In between furiously mixing and matching and inventing new futures for pop he’s been supporting himself by doing remixes of other bands, both unofficially (Missy Elliot, The Strokes) and officially (Franz Ferdinand, Futureheads, Pet Shop Boys).

But why Parallax Error Beheads You? “It’s nothing to do with the music,” he says of the curious title. “I always try and come up with a semi-poetic but oblique phrase for my album titles. In this case, it’s from when you buy a cheap camera, and the eyepiece and lens are separate, and when you take a photo and get it back from the chemists the picture you see is slightly lower in the frame than you’d like - that’s known as a ‘parallax error’. All three of my LP titles are quite strange and don't have a great deal to do with the music.”

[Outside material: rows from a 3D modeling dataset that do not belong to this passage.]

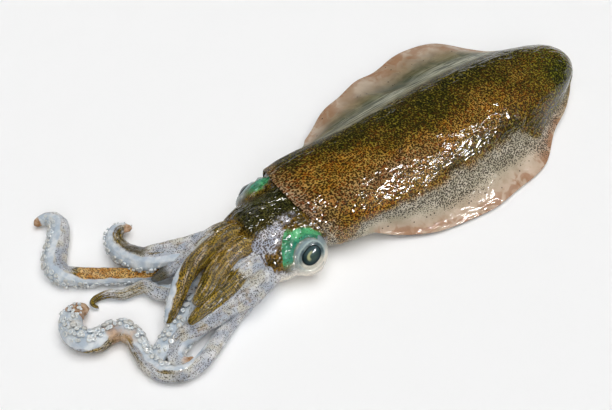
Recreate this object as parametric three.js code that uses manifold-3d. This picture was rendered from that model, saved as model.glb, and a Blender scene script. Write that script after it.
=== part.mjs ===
// A whole raw squid with broad fins, lying belly down with its arms spread.
// Millimetres. X runs from the arms to the tail, Y to the animal's right, Z up.
// Shapes are worked out with X = 0 at the mantle's front edge. The group then
// shifts them so that the origin is under the middle of the whole animal.

import * as THREE from 'three';
import Module from 'manifold-3d';

const wasm = await Module();
wasm.setup();

// ---- driving dimensions ----

const MANTLE_LENGTH = 258;      // front edge to tail tip, along the back
const MANTLE_HALF_WIDTH = 43;   // at the widest, just behind the front edge
const MANTLE_HEIGHT = 46;       // of the slumped body, at the middle
const MANTLE_WIDEST = 0.42;     // height of the widest point, as a share of the section
const BELLY_PRESS = 1.6;        // how far the belly is flattened by its own weight
const TAIL_SWERVE = 8;          // sideways bend of the tail towards the right
const FRONT_SWERVE = 5.5;       // sideways bend of the front edge towards the right
const FRONT_BEND_LENGTH = 60;   // how far back the front bend reaches
const LOBE = 5;                 // forward reach of the front edge over the middle of the neck
const LOBE_LENGTH = 30;         // how far back the lobe fades out
const MOUTH_DEPTH = 16;         // depth of the opening that the neck sits in
const MOUTH_WALL = 5;           // thickness of the mantle at its front edge
const HEAD_HALF_WIDTH = 32;
const HEAD_HEIGHT = 38;
const HEAD_FRONT = -52;         // where the arms part from the head
const NECK_END = 9;
const HEAD_OFFSET = 1;          // sideways place of the head's middle
const EYE_RADIUS = 15.5;
const EYE_CENTRE = [-17, 26.5, 17];
const FIN_ROOT_THICK = 5;
const FIN_EDGE_THICK = 1.8;
const GAP = 0.3;                // clearance between neighbouring solids

// Share of the full width, height and belly lift, from front edge (0) to tail (1).
const MANTLE_WIDTH_SHARE = [[0, 0.9], [0.1, 0.98], [0.3, 1], [0.6, 0.93], [0.78, 0.81],
    [0.9, 0.61], [0.96, 0.42], [0.99, 0.2], [1, 0.03]];
const MANTLE_HEIGHT_SHARE = [[0, 0.83], [0.14, 0.96], [0.35, 1], [0.6, 0.98], [0.8, 0.82],
    [0.92, 0.64], [0.98, 0.48], [1, 0.34]];
const BELLY_LIFT = [[0, 0], [0.9, 0], [0.96, 2.5], [0.99, 7], [1, 11]];

// Half width, height and belly lift of the head, from the neck to the arms.
const HEAD_WIDTH_SHARE = [[HEAD_FRONT, 0.74], [-44, 0.88], [-30, 0.96], [-18, 1], [-6, 0.9], [2, 0.83],
    [NECK_END, 0.8]];
const HEAD_HEIGHT_SHARE = [[HEAD_FRONT, 0.8], [-40, 0.96], [-22, 1], [-8, 0.875], [NECK_END, 0.84]];
const HEAD_LIFT = [[HEAD_FRONT, 4], [-40, 0.6], [-12, 0.6], [-1, 4.8], [NECK_END, 5.5]];

// Each fin: where it leaves the mantle's section, how far its edge stands out from
// the mantle's axis, and how high that edge lies, all along the body.
const FINS = {
    fin_left: {
        side: -1,
        rootAngle: 12,
        reach: [[30, 40], [43, 45], [74, 60], [107, 65], [133, 66], [160, 64], [185, 57],
            [210, 40], [234, 28], [250, 12]],
        edgeHeight: [[30, 8], [60, 3], [180, 2.5], [225, 6], [250, 9]],
        bulge: 0.35,
    },
    fin_right: {
        side: 1,
        rootAngle: 38,
        reach: [[14, 40], [46, 58], [85, 76], [120, 85], [155, 88], [184, 79], [206, 57],
            [230, 34], [250, 12]],
        edgeHeight: [[14, 20], [60, 15], [120, 13], [180, 11], [225, 10], [250, 11]],
        bulge: 0.5,
    },
};
const FIN_STATIONS = 22;
const FIN_POINTS = 6;

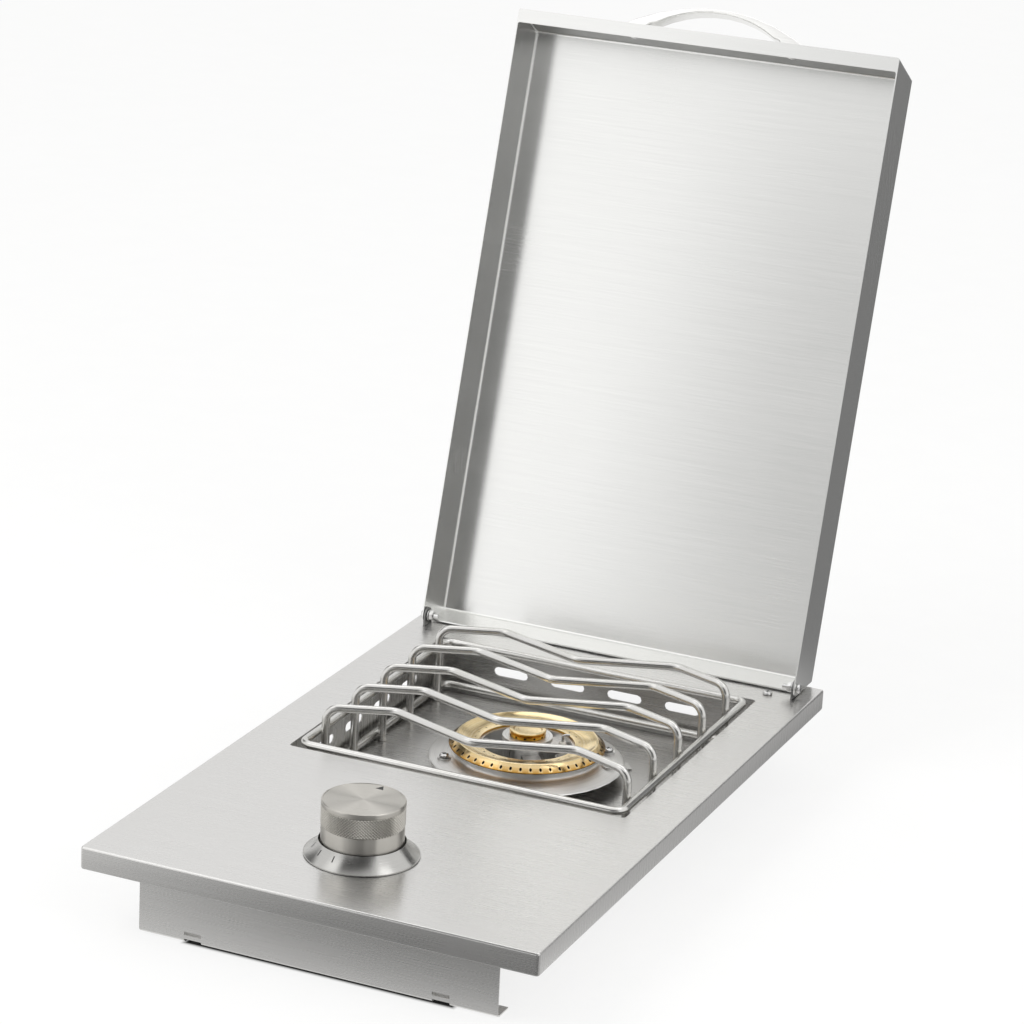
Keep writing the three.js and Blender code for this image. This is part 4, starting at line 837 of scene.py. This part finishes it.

And yet for all its instrumental prowess, titular ingenuity and intricate intelligence, Parallax is a pop record. “There are nagging, catchy melodies,” says Max, who points out that some of his songs have started to get used on high-profile film soundtracks and TV adverts. “It’s for singing and whistling along to. That’s what I’d like – to walk past a building site and hear builders whistling a song of mine which they've heard on Radio 1. Some of the sounds and songs are not that far from the sort of pop music made by people like OutKast or Beyonce. Maybe I’m deluded about this, but there are things going on my record that you might hear on a song by Rihanna or Sugababes.”

Could he write a Top 5 hit? “I already have,” he reveals. “But I’m saving it for someone like Rihanna or Sugababes. It was written with a girl singer in mind. Hopefully I’ll be able to write songs for a few super-pop artists before the next Max Tundra album comes out!”